For AI practitioners, this survey validates a shift away from end-to-end neural networks that attempt to learn everything from pixels to torques. Instead, it points toward modular architectures where learned primitives serve as reusable skills. This mirrors successful approaches in NLP (tokenization) and computer vision (feature hierarchies)—breaking complex problems into manageable, transferable components.

Implications for AI Practitioners

First, the survey highlights that data efficiency remains a bottleneck. While deep MPs can learn from demonstration, they still require careful tuning of hyperparameters and often struggle with long-horizon tasks. Practitioners should expect to invest in hybrid approaches that combine MPs with reinforcement learning for task-level planning.

Second, the survey underscores the importance of representation. The choice between probabilistic, dynamical, or neural primitive representations dramatically affects generalization and computational cost. There is no universal best—the trade-offs depend on whether you prioritize precision (industrial assembly), adaptability (service robotics), or interpretability (safety-critical systems).
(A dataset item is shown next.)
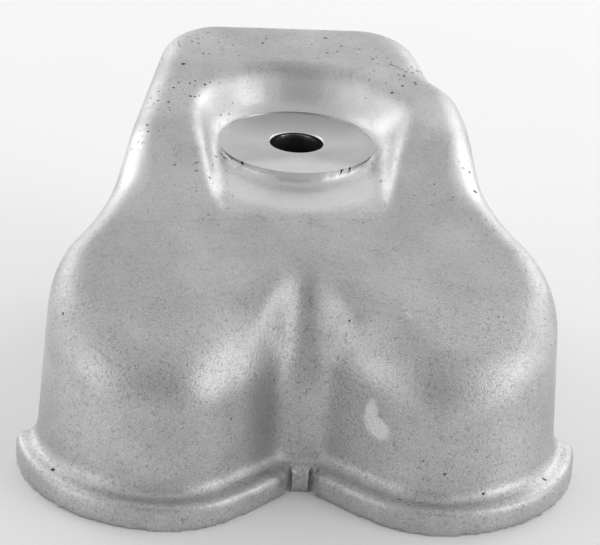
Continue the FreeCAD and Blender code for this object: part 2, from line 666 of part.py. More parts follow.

Finally, the survey implicitly calls for better benchmarking. Current evaluations are fragmented across different robots, tasks, and metrics. Practitioners should push for standardized benchmarks that test primitive discovery, transfer, and composition under realistic conditions.

Key Takeaways

• Movement primitives provide a principled framework for decomposing complex robotic motions into reusable, learnable building blocks, analogous to words in language or features in vision.
• The survey confirms a trend away from monolithic end-to-end learning toward modular skill-based architectures that improve data efficiency and transferability.
• Practitioners must carefully select primitive representations (DMP, ProMP, or neural) based on their specific trade-offs between precision, adaptability, and computational cost.
• Standardized benchmarks for primitive discovery and composition remain a critical gap that the field must address to accelerate practical deployment.